In a recent article on CNET News.com, Jim Allchin, Microsoft's senior vice president for Windows, bemoans the slow adoption of Web services, particularly in consumer-facing applications. Could this be the beginning of the downhill side of the Web services hype curve? And why should the current state of affairs surprise anyone, especially Jim Allchin?
Every new approach to building applications faces the same cycle: a large degree of hype, subsequent confusion, an ensuing backlash, and, finally, realistic adoption and a reasonable growth curve. No one should expect revolution. Evolution always takes a course that, while increasingly rapid, rarely occurs overnight. The Web services framework has certainly seen the hype stage of the cycle, and confusion over security and conflicting standards has reigned for the last six months or so. And now we’re seeing some early signs of the negative comments that dominate the backlash.
Interestingly enough, Allchin wonders in the article if complexity is to blame for slow adoption. Well, Jim, yes, it’s a big part of the issue developers face. That and the huge security issues that remote and shared procedure models create, as well as a flood of overlapping, competing, and confusing standards. It will take several more years for the confusion to abate, for products that support the reasonable architecture that will inevitably emerge out of the confusion to wend their way into production environments. And you know what? At that point the trade press won’t be talking about Web services anymore. It’s always a point of “market irony”: the minute developers really start doing something meaningful, the trade press moves on to the next new thing because the subject in question is no longer controversial.

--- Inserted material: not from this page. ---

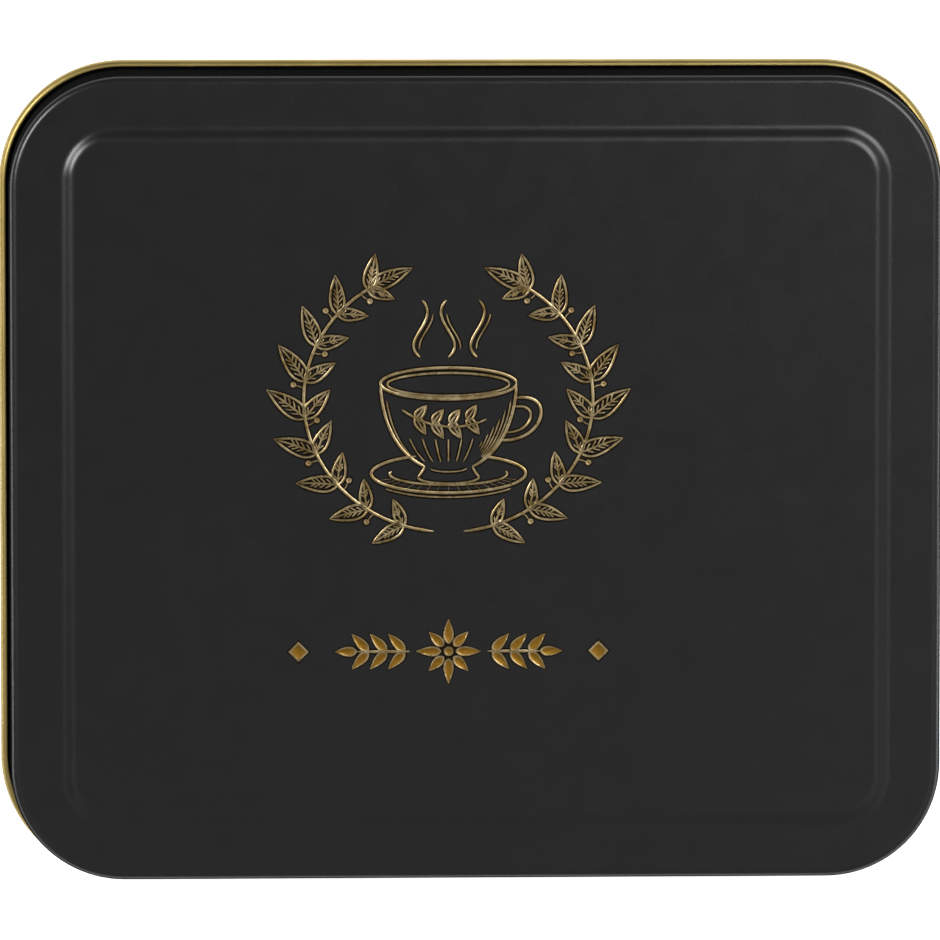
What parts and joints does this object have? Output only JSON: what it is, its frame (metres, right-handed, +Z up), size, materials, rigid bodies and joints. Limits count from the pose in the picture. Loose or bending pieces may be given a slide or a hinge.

And while I think that shared and remote procedure application models will find their way into the mainstream—particularly in financial services and other markets where transactions are a must-have—data sharing models are starting to demand equal time in the application model conversation. In the discussion of the “representational state transfer” (REST) model going on at xml.org and other locales throughout the Web, developers are raising valid concerns over how exactly we will manage the security and complexity of transactional Web architectures. And they’re pointing to simpler data sharing techniques, such as REST or the use of Rich Site Summary in blogging tools, that may meet the needs of many applications. (If you’re interested, you can read Roy Fielding’s dissertation, in which he coined the term REST.)
In summary, data sharing services turn data into shareable, addressable objects, leveraging the strengths of the Web and the Extensible Markup Language (XML). Instead of having to share procedures, code to remote interfaces, and manage a distributed application, developers can simply retrieve the data they need by using a URL. The data itself becomes an object. And a variety of other XML-oriented services can transform the data to meet the needs of different applications and different scenarios.
As Mike Neuenschwander, one of Burton's analysts, has pointed out in a research report we’re getting ready to publish, business process automation remains a high priority for enterprises. But most integration architectures focus on sharing procedures and largely ignore the need for sharing data. Perhaps even more important, many enterprise application developers mistakenly implement procedure sharing architectures—with their attendant higher costs and other problems—when data sharing services are better-suited to the needs of the applications they’re trying to integrate.”
Does this mean REST and data sharing techniques will take over the world and render SOAP and the Web services framework moot? No. In fact, it’s safe to assume that these programming techniques will receive the same hype treatment as Web services has. As Fielding points out in a recent posting, and in his dissertation, application frameworks are not like stretch socks. One size does not fit all, and we will always need multiple approaches to serve different needs. One day, we will have an interoperable framework for transactions, because there are clearly applications that need it. I think it’s also fair to say that REST, or something like it, will also find a place at the table. Today, we’re still in the early stages of sorting it out.
What is happening today is that the basics of a new distributed application model are taking hold. Today, enterprises view XML as a way to increase interoperability and integration in the application environments. They’re starting to leverage XML in that regard. Some are using techniques like REST. Others are using SOAP-based procedural models. In such cases, folks can talk SOAP, WSDL, and UDDI as givens. But we’ve only begun the security discussion.
In the meantime, no one should wonder why everyone isn’t dropping everything and plowing full steam ahead with Web services. Complexity, confusion, and legitimate concerns over security—combined with the new “show-me ROI” economy—will continue to slow progress. And that will be a good thing if it forces the vendors involved to solve some problems.